===== Source data
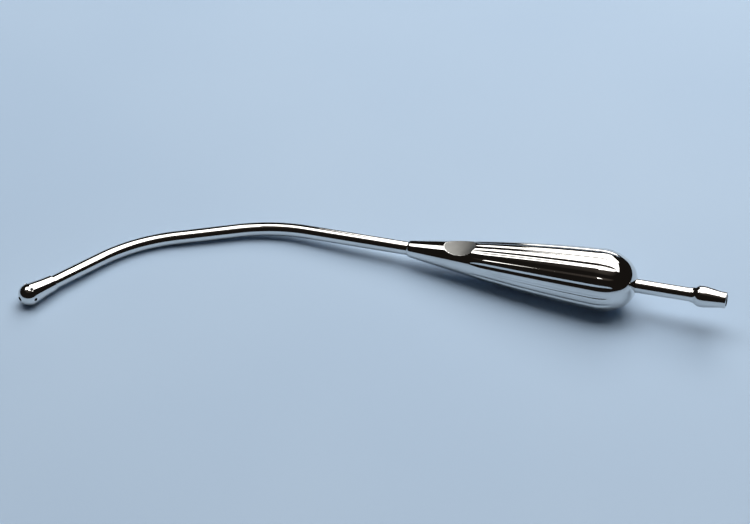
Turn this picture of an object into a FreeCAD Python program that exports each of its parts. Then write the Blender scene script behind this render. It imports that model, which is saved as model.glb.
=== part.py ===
import FreeCAD, Part
import math
import os

# Metal yankauer suction tube, lying on its side as it comes to rest on a table.
# One bent tube runs from the ball tip through a hollow fluted handle to the hose olive.
# Lengths are in millimetres and angles in degrees.

# Tube
tube_diameter = 5.6
tube_wall = 0.8
tip_straight = 34.3            # from the ball's centre to the first bend
first_bend_angle = 32.0
first_bend_radius = 59.5
middle_straight = 25.5
second_bend_angle = 26.9
second_bend_radius = 62.5
shaft_straight = 43.3          # from the second bend to the handle's front edge
outlet_straight = 21.6         # from the handle's rear edge to the olive
solder_gap = 0.05              # round the tube in each of its sockets

# Ball tip with its sleeve
ball_diameter = 9.0
sleeve_diameter = 6.6
sleeve_end = 11.2              # from the ball's centre
sleeve_chamfer = 0.2
flare_angle = 9.0              # slope at which the flare leaves the ball
tube_socket_depth = 6.0
tip_bore_diameter = 3.2
end_hole_diameter = 2.0
end_hole_length = 2.4
drill_point_length = 0.8
side_hole_diameter = 1.3
side_hole_count = 6
side_holes_from_centre = 0.2   # ring of holes at the ball's widest section
side_hole_turn = 32.6          # from the handle's upper side toward the user

# Hollow handle
handle_wall = 0.7
front_diameter = 7.0           # behind the rounded front lip
front_lip_length = 0.9
front_lip_land = 0.1           # flat edge between the lip and the tube's socket
front_seat_length = 9.0
taper_length = 29.0            # straight taper, before the long swell to the belly
taper_end_diameter = 15.1
belly_from_front = 78.4
belly_diameter = 25.0
shoulder_radius = 18.0
shoulder_end_angle = 30.0      # where the shoulder meets the round dome
neck_diameter = 6.5
rear_seat_length = 2.5

# Thumb rest, a hollow across the front of the handle
thumb_rest_from_front = 15.5
thumb_rest_length = 13.1
thumb_rest_radius = 15.5
thumb_rest_turn = 10.5

# Flutes, round grooves that follow the handle's swell
flute_count = 18
flute_depth = 0.42
flute_cutter_radius = 2.2
flutes_full_from_front = 35.0  # where the flutes reach their full depth
flute_run_in_radius = 80.0
flute_clearance = 0.08         # between the cutter and the skin where its path begins
flute_exit_angle = 12.0        # where the cutter leaves the shoulder in a straight line
flute_turn = 7.9

# Hose olive
olive_diameter = 8.6
olive_start_lip = 0.15
olive_rise_length = 4.0
olive_land_length = 1.6
olive_taper_length = 6.2
olive_end_diameter = 6.5
olive_end_length = 2.2
olive_stop_thickness = 1.2
olive_mouth_diameter = 5.0
olive_edge_chamfer = 0.3

# Turn of the handle's axis on the table, which lays the whole length along X
handle_heading = -18.0

tube_radius = tube_diameter / 2
bore_radius = tube_radius - tube_wall
socket_radius = tube_radius + solder_gap
ball_radius = ball_diameter / 2
tube_start = sleeve_end - tube_socket_depth
olive_length = olive_rise_length + olive_land_length + olive_taper_length + olive_end_length
origin = FreeCAD.Vector(0, 0, 0)
x_axis = FreeCAD.Vector(1, 0, 0)
y_axis = FreeCAD.Vector(0, 1, 0)
z_axis = FreeCAD.Vector(0, 0, 1)


def flat_point(along, radius):
    """Point of a turned outline: x along the axis and z outward."""
    return FreeCAD.Vector(along, 0, radius)


def line(start, end):
    return Part.LineSegment(start, end).toShape()


def arc(centre, start, end):
    """Round edge of under half a turn from start to end."""
    middle = (start + end) / 2 - centre
    middle.normalize()
    return Part.Arc(start, centre + middle * (start - centre).Length, end).toShape()


def tangent_centre(start, side, end):
    """Centre of the arc that starts square to a side direction and ends at a point."""
    chord = end - start
    return start + side * (chord.Length ** 2 / (2 * chord.dot(side)))


def turned(edges):
    """Solid turned about the X axis from a closed outline."""
    face = Part.Face(Part.Wire(Part.__sortEdges__(edges)))
    return face.revolve(origin, x_axis, 360)


def cylinder(radius, start, end):
    """Round bar along the X axis between two stations."""
    return Part.makeCylinder(radius, end - start, flat_point(start, 0), x_axis)


def heading_vector(heading):
    angle = math.radians(heading)
    return FreeCAD.Vector(math.cos(angle), math.sin(angle), 0)


class Centreline:
    """Places along the tube's centreline, which lies in the XY plane with the handle along X."""

    def __init__(self):
        self.tip_heading = first_bend_angle + second_bend_angle
        self.first_start = heading_vector(self.tip_heading) * tip_straight
        self.first_centre, self.first_end = self.bend(
            self.first_start, self.tip_heading, first_bend_radius, first_bend_angle)
        self.second_start = self.first_end + heading_vector(second_bend_angle) * middle_straight
        self.second_centre, self.second_end = self.bend(
            self.second_start, second_bend_angle, second_bend_radius, second_bend_angle)
        self.handle_front = self.second_end + x_axis * shaft_straight
        self.olive_front = self.handle_front + x_axis * (handle_length + outlet_straight)

    def bend(self, start, heading, radius, angle):
        """Centre and end of an arc that turns right."""
        centre = start + heading_vector(heading - 90) * radius
        return centre, centre + heading_vector(heading + 90 - angle) * radius

    def wire(self):
        tube_end = self.olive_front + x_axis * (olive_length - olive_stop_thickness)
        first_middle = self.first_centre + heading_vector(
            self.tip_heading + 90 - first_bend_angle / 2) * first_bend_radius
        second_middle = self.second_centre + heading_vector(
            90 + second_bend_angle / 2) * second_bend_radius
        return Part.Wire([
            line(heading_vector(self.tip_heading) * tube_start, self.first_start),
            Part.Arc(self.first_start, first_middle, self.first_end).toShape(),
            line(self.first_end, self.second_start),
            Part.Arc(self.second_start, second_middle, self.second_end).toShape(),
            line(self.second_end, tube_end),
        ])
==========
* **What the task requires**
Return the listing above word for word.

* **Solution for this task**
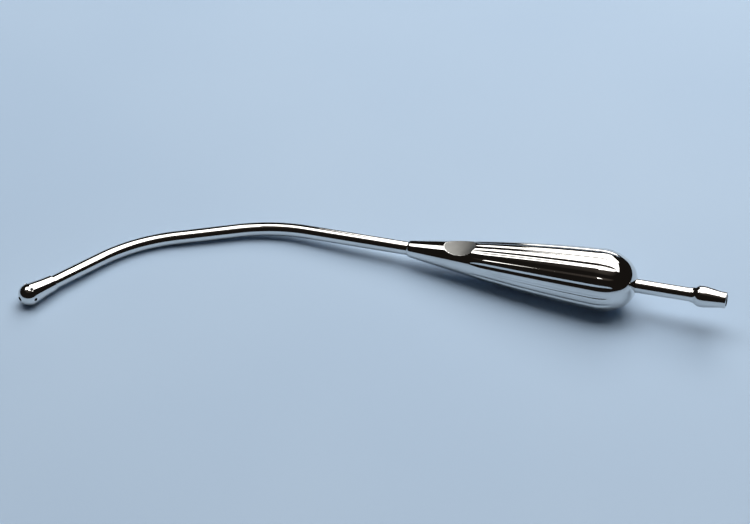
Turn this picture of an object into a FreeCAD Python program that exports each of its parts. Then write the Blender scene script behind this render. It imports that model, which is saved as model.glb.
=== part.py ===
import FreeCAD, Part
import math
import os

# Metal yankauer suction tube, lying on its side as it comes to rest on a table.
# One bent tube runs from the ball tip through a hollow fluted handle to the hose olive.
# Lengths are in millimetres and angles in degrees.

# Tube
tube_diameter = 5.6
tube_wall = 0.8
tip_straight = 34.3            # from the ball's centre to the first bend
first_bend_angle = 32.0
first_bend_radius = 59.5
middle_straight = 25.5
second_bend_angle = 26.9
second_bend_radius = 62.5
shaft_straight = 43.3          # from the second bend to the handle's front edge
outlet_straight = 21.6         # from the handle's rear edge to the olive
solder_gap = 0.05              # round the tube in each of its sockets

# Ball tip with its sleeve
ball_diameter = 9.0
sleeve_diameter = 6.6
sleeve_end = 11.2              # from the ball's centre
sleeve_chamfer = 0.2
flare_angle = 9.0              # slope at which the flare leaves the ball
tube_socket_depth = 6.0
tip_bore_diameter = 3.2
end_hole_diameter = 2.0
end_hole_length = 2.4
drill_point_length = 0.8
side_hole_diameter = 1.3
side_hole_count = 6
side_holes_from_centre = 0.2   # ring of holes at the ball's widest section
side_hole_turn = 32.6          # from the handle's upper side toward the user

# Hollow handle
handle_wall = 0.7
front_diameter = 7.0           # behind the rounded front lip
front_lip_length = 0.9
front_lip_land = 0.1           # flat edge between the lip and the tube's socket
front_seat_length = 9.0
taper_length = 29.0            # straight taper, before the long swell to the belly
taper_end_diameter = 15.1
belly_from_front = 78.4
belly_diameter = 25.0
shoulder_radius = 18.0
shoulder_end_angle = 30.0      # where the shoulder meets the round dome
neck_diameter = 6.5
rear_seat_length = 2.5

# Thumb rest, a hollow across the front of the handle
thumb_rest_from_front = 15.5
thumb_rest_length = 13.1
thumb_rest_radius = 15.5
thumb_rest_turn = 10.5

# Flutes, round grooves that follow the handle's swell
flute_count = 18
flute_depth = 0.42
flute_cutter_radius = 2.2
flutes_full_from_front = 35.0  # where the flutes reach their full depth
flute_run_in_radius = 80.0
flute_clearance = 0.08         # between the cutter and the skin where its path begins
flute_exit_angle = 12.0        # where the cutter leaves the shoulder in a straight line
flute_turn = 7.9

# Hose olive
olive_diameter = 8.6
olive_start_lip = 0.15
olive_rise_length = 4.0
olive_land_length = 1.6
olive_taper_length = 6.2
olive_end_diameter = 6.5
olive_end_length = 2.2
olive_stop_thickness = 1.2
olive_mouth_diameter = 5.0
olive_edge_chamfer = 0.3

# Turn of the handle's axis on the table, which lays the whole length along X
handle_heading = -18.0

tube_radius = tube_diameter / 2
bore_radius = tube_radius - tube_wall
socket_radius = tube_radius + solder_gap
ball_radius = ball_diameter / 2
tube_start = sleeve_end - tube_socket_depth
olive_length = olive_rise_length + olive_land_length + olive_taper_length + olive_end_length
origin = FreeCAD.Vector(0, 0, 0)
x_axis = FreeCAD.Vector(1, 0, 0)
y_axis = FreeCAD.Vector(0, 1, 0)
z_axis = FreeCAD.Vector(0, 0, 1)


def flat_point(along, radius):
    """Point of a turned outline: x along the axis and z outward."""
    return FreeCAD.Vector(along, 0, radius)


def line(start, end):
    return Part.LineSegment(start, end).toShape()


def arc(centre, start, end):
    """Round edge of under half a turn from start to end."""
    middle = (start + end) / 2 - centre
    middle.normalize()
    return Part.Arc(start, centre + middle * (start - centre).Length, end).toShape()


def tangent_centre(start, side, end):
    """Centre of the arc that starts square to a side direction and ends at a point."""
    chord = end - start
    return start + side * (chord.Length ** 2 / (2 * chord.dot(side)))


def turned(edges):
    """Solid turned about the X axis from a closed outline."""
    face = Part.Face(Part.Wire(Part.__sortEdges__(edges)))
    return face.revolve(origin, x_axis, 360)


def cylinder(radius, start, end):
    """Round bar along the X axis between two stations."""
    return Part.makeCylinder(radius, end - start, flat_point(start, 0), x_axis)


def heading_vector(heading):
    angle = math.radians(heading)
    return FreeCAD.Vector(math.cos(angle), math.sin(angle), 0)


class Centreline:
    """Places along the tube's centreline, which lies in the XY plane with the handle along X."""

    def __init__(self):
        self.tip_heading = first_bend_angle + second_bend_angle
        self.first_start = heading_vector(self.tip_heading) * tip_straight
        self.first_centre, self.first_end = self.bend(
            self.first_start, self.tip_heading, first_bend_radius, first_bend_angle)
        self.second_start = self.first_end + heading_vector(second_bend_angle) * middle_straight
        self.second_centre, self.second_end = self.bend(
            self.second_start, second_bend_angle, second_bend_radius, second_bend_angle)
        self.handle_front = self.second_end + x_axis * shaft_straight
        self.olive_front = self.handle_front + x_axis * (handle_length + outlet_straight)

    def bend(self, start, heading, radius, angle):
        """Centre and end of an arc that turns right."""
        centre = start + heading_vector(heading - 90) * radius
        return centre, centre + heading_vector(heading + 90 - angle) * radius

    def wire(self):
        tube_end = self.olive_front + x_axis * (olive_length - olive_stop_thickness)
        first_middle = self.first_centre + heading_vector(
            self.tip_heading + 90 - first_bend_angle / 2) * first_bend_radius
        second_middle = self.second_centre + heading_vector(
            90 + second_bend_angle / 2) * second_bend_radius
        return Part.Wire([
            line(heading_vector(self.tip_heading) * tube_start, self.first_start),
            Part.Arc(self.first_start, first_middle, self.first_end).toShape(),
            line(self.first_end, self.second_start),
            Part.Arc(self.second_start, second_middle, self.second_end).toShape(),
            line(self.second_end, tube_end),
        ])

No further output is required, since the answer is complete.